My Piano Biography for the Los Angeles Moments of Music Piano Competition for Amateurs and Teachers
I had almost forgotten about the piano until one day, while settling into our home in Modesto, my plastic-surgeon-wife announced that she was going to buy herself a piano. She figured since I was a violin playing general surgeon, she needed her own instrument. Due to space constraints, we had to decide between dining table or piano. Well, I figured worse case scenario, a grand piano could double up as a very expensive dining table. Embarrassingly, as a small child, I had been fired from piano lessons (totally my fault) before I could even reach an octave with my fingers. Fortunately, leaving the piano gave me an opportunity with the violin which led to a highlight of my life: performing the Tchaikovsky Violin Concerto with the Brown University Orchestra. And that led to somehow impressing a girl who later became my wife. Funny how getting fired could lead to wonderful things; I even think that the violin helped me get accepted to all the great colleges I applied to which included Harvard, Stanford, and of course my Brown University.
Being clueless as to how to pick out a piano, we were introduced to a Modesto piano teacher, Dr. Yan Yan Chan, who helped us. However, being from New York and being an only child, I ended up hogging the piano we purchased; my poor wife barely gets time to play. On the piano, I found that one of the hardest things was bass clef and the way that the fingering markings for piano and violin are off by one digit (pinky = “4” for violin).
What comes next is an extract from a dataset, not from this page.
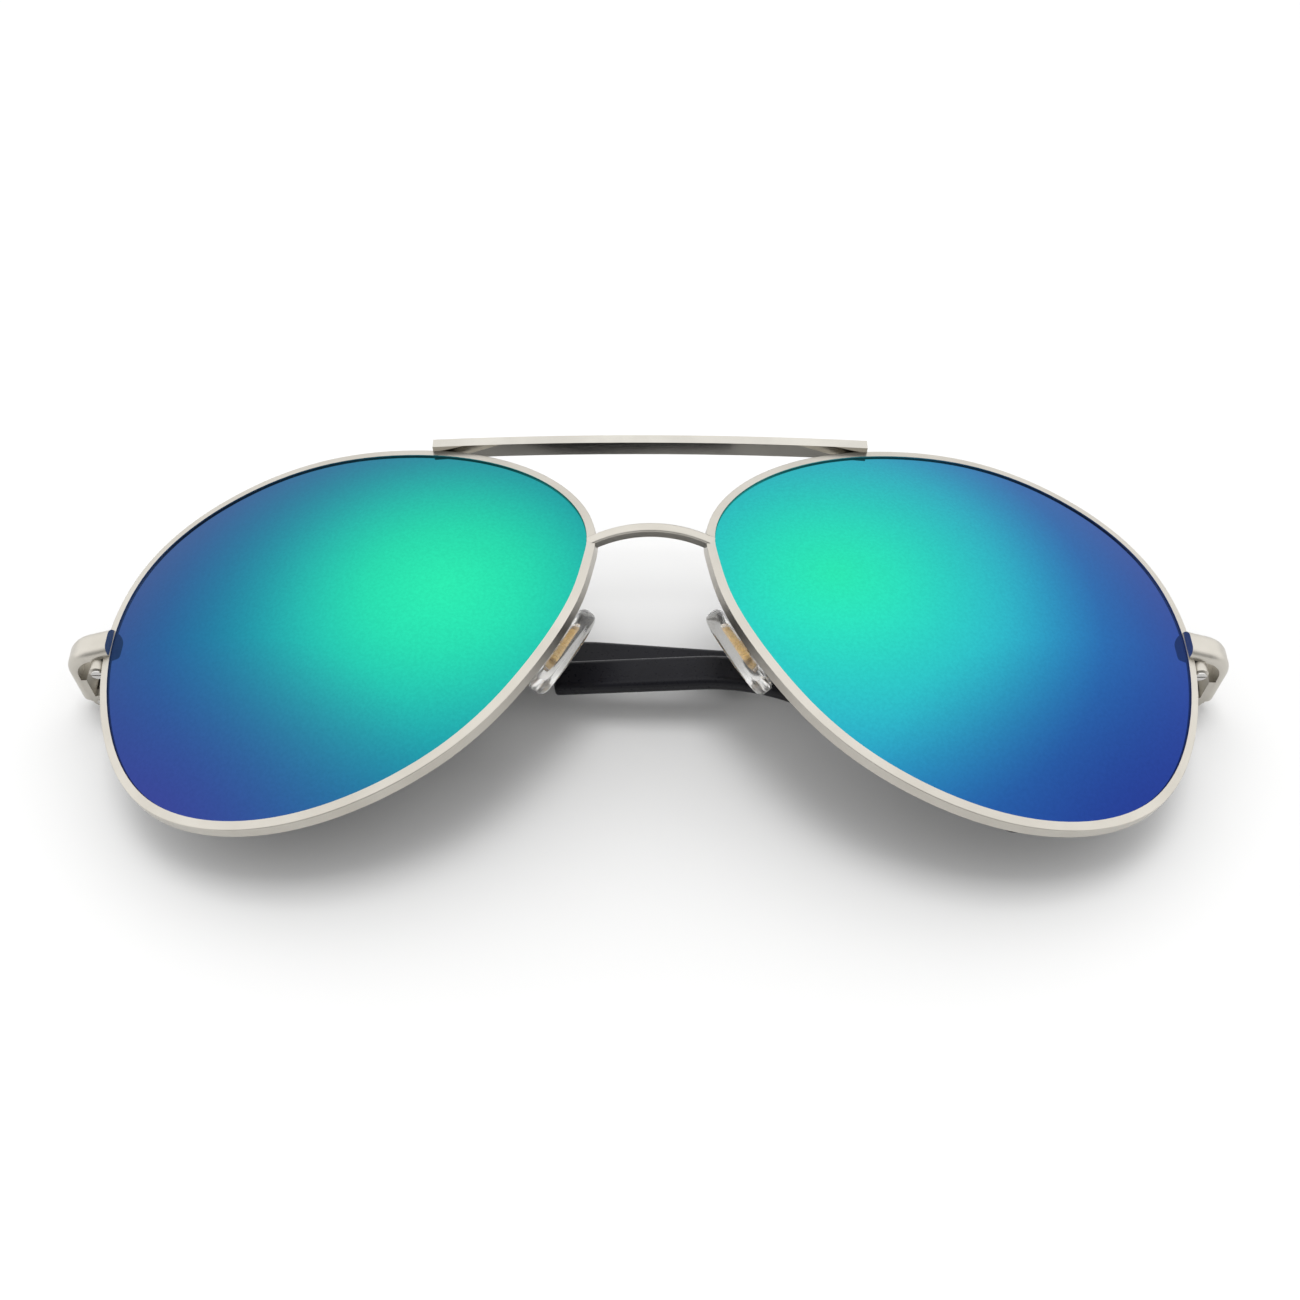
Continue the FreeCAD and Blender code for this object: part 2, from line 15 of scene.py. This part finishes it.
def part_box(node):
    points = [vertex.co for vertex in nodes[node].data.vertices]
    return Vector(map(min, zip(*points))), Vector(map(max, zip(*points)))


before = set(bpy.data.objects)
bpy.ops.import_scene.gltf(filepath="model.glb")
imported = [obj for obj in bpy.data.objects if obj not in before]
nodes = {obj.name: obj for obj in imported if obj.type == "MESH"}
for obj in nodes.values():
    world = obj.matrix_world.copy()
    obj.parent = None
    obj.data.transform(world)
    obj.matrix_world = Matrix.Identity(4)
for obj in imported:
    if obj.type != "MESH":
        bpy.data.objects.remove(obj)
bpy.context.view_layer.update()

MM = 0.001

# Camera: a little in front of the glasses and above them, as one looks down on a table.
# Lens and sensor are in millimetres.
CAMERA_PLACE = Vector((-1.61, -129.9, 152.4)) * MM
CAMERA_LOOK = Vector((0.00812, 0.68342, -0.72998))
CAMERA_UP = Vector((-0.00169, 0.73001, 0.68344))
CAMERA_LENS = 41.54
CAMERA_SENSOR = 36.0
CAMERA_NEAREST = 0.01

# Table, with the share of its colour that its darker clouds keep
TABLE_SIZE = 3.0
TABLE_MIDDLE = Vector((0.0, 0.0, 0.0))
TABLE_COLOUR = (0.70, 0.70, 0.698)
TABLE_SHADE = 0.985

# Brightness of the room seen from the table: behind the camera, overhead and at the back
ROOM_FRONT = 0.30
ROOM_TOP = 1.5
ROOM_BACK = 1.2
# Where the brightness changes, from -1 behind the camera to 1 at the back
FRONT_FADE = (-0.75, -0.15)
BACK_FADE = (0.4, 1.0)

# Soft square light above the table
OVERHEAD_PLACE = Vector((0.0, -0.04, 0.9))
OVERHEAD_SIZE = 0.36
OVERHEAD_POWER = 3.0

# Fineness of the surface patterns, in cells per metre
METAL_CLOUDS = 140.0
METAL_GRAIN = 5200.0
SILICONE_HAZE = 420.0
SILICONE_DIMPLES = 900.0
SLEEVE_CLOUDS = 90.0
SLEEVE_GRAIN = 1800.0
COATING_SPECKS = 2600.0
TABLE_CLOUDS = 6.0

# Depth of the finest surface relief
METAL_RELIEF = 0.004 * MM
SILICONE_RELIEF = 0.03 * MM
SLEEVE_RELIEF = 0.02 * MM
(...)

I took a few lessons from Yan Yan to help me get started and also had pointers from a close family friend Dr. Kung-Chin Lin, an university piano professor in Taiwan. Then I was pretty much on my own due to my somewhat unpredictable schedule as a surgeon. Yan Yan and I got reunited recently when we heard about the Los Angeles Moments of Music Piano Concerto Competition through another genius piano teacher in our area, Janisse Foresti. I have since acquired a separate dining table but I still have trouble playing octaves.
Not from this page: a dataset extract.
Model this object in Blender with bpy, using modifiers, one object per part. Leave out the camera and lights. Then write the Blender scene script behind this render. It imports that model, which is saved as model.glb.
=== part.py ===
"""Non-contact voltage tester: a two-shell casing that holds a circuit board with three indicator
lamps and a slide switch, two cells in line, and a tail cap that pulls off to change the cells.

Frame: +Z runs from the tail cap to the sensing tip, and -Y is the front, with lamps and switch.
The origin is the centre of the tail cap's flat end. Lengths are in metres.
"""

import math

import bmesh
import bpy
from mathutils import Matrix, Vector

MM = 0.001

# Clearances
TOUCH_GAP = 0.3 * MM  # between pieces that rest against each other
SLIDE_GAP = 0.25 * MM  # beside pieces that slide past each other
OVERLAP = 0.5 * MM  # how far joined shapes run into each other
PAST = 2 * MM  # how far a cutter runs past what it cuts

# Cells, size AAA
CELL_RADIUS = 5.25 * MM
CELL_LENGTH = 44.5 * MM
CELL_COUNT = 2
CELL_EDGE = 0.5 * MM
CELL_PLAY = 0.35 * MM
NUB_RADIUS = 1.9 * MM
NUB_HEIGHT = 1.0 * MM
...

Short Modesto Symphony Biography for Calvin Lee, MD
Calvin Lee was born in New York City, and went to school in the suburbs. He graduated top of his class in high school and was accepted to all the universities he applied to including Harvard, Stanford, and Brown Universities. He chose to go to Brown and there he met his wife, Dr. Tammy Wu – Plastic Surgeon. We continued on to medical school at Brown University where Dr. Tammy Wu graded top of her Ivy League medical school class. Turning down job offers in San Diego and Los Angeles, Dr. Calvin Lee found a wonderful career in Trauma/General surgery in Modesto, California instead. We decided to call Modesto our home and eventually established Surgical Artistry in 2006. Dr. Lee is also an acupuncturist. Now, he spends 40% of his clinical time with acupuncture, and 50% of his time with cosmetic injections of Botox, Dermal-Fillers, Veins, and Kybella. The rest of the time is reserved for assisting in Cosmetic Surgeries and pain related spinal surgical implants. He and his wife are founders of the Gallo Center for the Arts, founding title sponsors for the Surgical Artistry Modesto Symphony Pops Series (2007-2009) / Surgical Artistry Modesto Symphony Fat Cat Classics (2006-2007), and founding title sponsors for the Surgical Artistry Modesto Marathon (2010-current).
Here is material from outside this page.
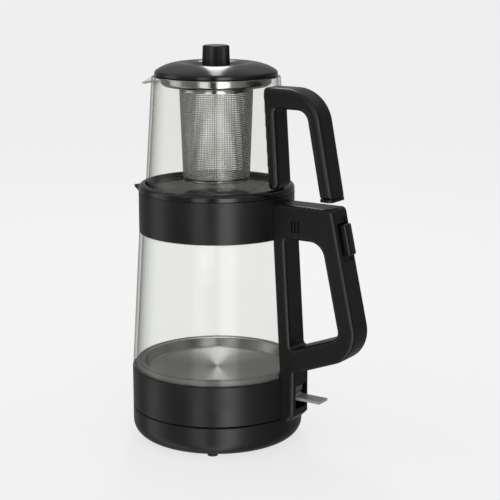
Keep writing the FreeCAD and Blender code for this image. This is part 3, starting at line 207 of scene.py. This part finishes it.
def noise(tree, scale, detail=3, stretch=(1, 1, 1)):
    """Socket of a noise, in cells to the metre."""
    node = add_node(tree, "ShaderNodeTexNoise")
    node.inputs["Scale"].default_value = scale
    node.inputs["Detail"].default_value = detail
    tree.links.new(object_place(tree, stretch), node.inputs["Vector"])
    return node.outputs["Fac"]


def spread(tree, source, low, high, first=0.3, last=0.7):
    """Socket of a number taken from the range first to last onto low to high."""
    node = add_node(tree, "ShaderNodeMapRange")
    node.inputs["From Min"].default_value = first
    node.inputs["From Max"].default_value = last
    node.inputs["To Min"].default_value = low
    node.inputs["To Max"].default_value = high
    tree.links.new(source, node.inputs["Value"])
    return node.outputs["Result"]


def tint(tree, source, dark, light, first=0.3, last=0.7):
    """Socket of a colour between two others."""
    node = add_node(tree, "ShaderNodeValToRGB")
    ramp = node.color_ramp
    ramp.elements[0].position = first
    ramp.elements[1].position = last
    ramp.elements[0].color = (*dark, 1)
    ramp.elements[1].color = (*light, 1)
    tree.links.new(source, node.inputs["Fac"])
    return node.outputs["Color"]


def add_bump(tree, shader, source, depth, strength=1.0):
    """Surface relief of a depth in metres."""
    node = add_node(tree, "ShaderNodeBump")
    node.inputs["Strength"].default_value = strength
    node.inputs["Distance"].default_value = depth
    tree.links.new(source, node.inputs["Height"])
    tree.links.new(node.outputs["Normal"], shader.inputs["Normal"])


def distance_from_axis(tree):
    """Socket of the distance from the Z axis, in metres."""
    place = add_node(tree, "ShaderNodeTexCoord")
    parts = add_node(tree, "ShaderNodeSeparateXYZ")
    flat = add_node(tree, "ShaderNodeCombineXYZ")
    length = add_node(tree, "ShaderNodeVectorMath", operation="LENGTH")
    tree.links.new(place.outputs["Object"], parts.inputs["Vector"])
    tree.links.new(parts.outputs["X"], flat.inputs["X"])
    tree.links.new(parts.outputs["Y"], flat.inputs["Y"])
    tree.links.new(flat.outputs["Vector"], length.inputs[0])
    return length.outputs["Value"]


def plastic(name, dark, light, smooth, rough, grain, depth, specular, coat=0.0):
    """Moulded plastic with a fine grain and a slowly changing gloss."""
    material, tree, shader = start_material(name)
    patches = noise(tree, scale=14, detail=4)
    tree.links.new(tint(tree, patches, dark, light), shader.inputs["Base Color"])
    gloss = noise(tree, scale=45, detail=5)
    tree.links.new(spread(tree, gloss, smooth, rough), shader.inputs["Roughness"])
    add_bump(tree, shader, noise(tree, scale=grain, detail=2), depth)
    shader.inputs["Specular IOR Level"].default_value = specular
    shader.inputs["Coat Weight"].default_value = coat
    shader.inputs["Coat Roughness"].default_value = 0.06
    return material


def glass(name, head_on, edge_on):
    """Clear glass: it mirrors more and passes less where it is seen edge-on."""
    material, tree, shader = start_material(name)
    tree.nodes.remove(shader)
    ripples = add_node(tree, "ShaderNodeBump")
    ripples.inputs["Strength"].default_value = 0.6
    ripples.inputs["Distance"].default_value = 0.0002
    upright_streaks = noise(tree, scale=45, detail=1, stretch=(1, 1, 0.05))
    tree.links.new(upright_streaks, ripples.inputs["Height"])
    facing = add_node(tree, "ShaderNodeLayerWeight")
    facing.inputs["Blend"].default_value = 0.5
    tree.links.new(ripples.outputs["Normal"], facing.inputs["Normal"])
    steep = add_node(tree, "ShaderNodeMath", operation="POWER")
    steep.inputs[1].default_value = 4.5
    tree.links.new(facing.outputs["Facing"], steep.inputs[0])
    mirror = spread(tree, steep.outputs["Value"], low=0.018, high=0.75, first=0.0, last=1.0)
    gloss = add_node(tree, "ShaderNodeBsdfGlossy")
    haze = noise(tree, scale=60, detail=4)
    tree.links.new(spread(tree, haze, low=0.015, high=0.05), gloss.inputs["Roughness"])
    tree.links.new(ripples.outputs["Normal"], gloss.inputs["Normal"])
    clear = add_node(tree, "ShaderNodeBsdfTransparent")
    passed = tint(tree, steep.outputs["Value"], head_on, edge_on, first=0.0, last=0.9)
    tree.links.new(passed, clear.inputs["Color"])
    mix = add_node(tree, "ShaderNodeMixShader")
    out = tree.nodes["Material Output"]
    tree.links.new(mirror, mix.inputs[0])
    tree.links.new(clear.outputs["BSDF"], mix.inputs[1])
    tree.links.new(gloss.outputs["BSDF"], mix.inputs[2])
    tree.links.new(mix.outputs["Shader"], out.inputs["Surface"])
    return material


def metal(name, dark, light, smooth, rough, scale, depth, stretch=(1, 1, 1)):
    """Bare metal with a fine pattern, drawn into lines where it is stretched."""
    material, tree, shader = start_material(name)
    lines = noise(tree, scale, detail=3, stretch=stretch)
    tree.links.new(tint(tree, lines, dark, light), shader.inputs["Base Color"])
    tree.links.new(spread(tree, lines, smooth, rough), shader.inputs["Roughness"])
    add_bump(tree, shader, lines, depth)
    shader.inputs["Metallic"].default_value = 1
    return material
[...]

Musically, Dr. Lee started violin at age 7. He studied violin with Mary Canberg till he went to college. He attended music theory classes at the Manhattan School of Music. He studied violin with Charles Sherba while at Brown University. He won the concerto competition at Brown University twice and was the concert master . He finds it interesting and quite an honor to be listed as one of the 7 notable students listed on the webpage of his Brown University Orchestral Conductor, Paul Phillips. In 2009 he won a spot in the YouTube Symphony. A year after that, he was invited to Hong Kong to solo on the violin with a well-established medical orchestra. This led to other violin solo performances with orchestras in Taipei and Macau. This trip to Asia was a “tour” that took approximately two months. After that trip, he was eager to return to his world as a doctor. Another highlight is a write-up in Strings Magazine. I still remember reading that magazine from cover to cover as a child, and now I get to be on the inside of the back cover! He is now dabbling in piano.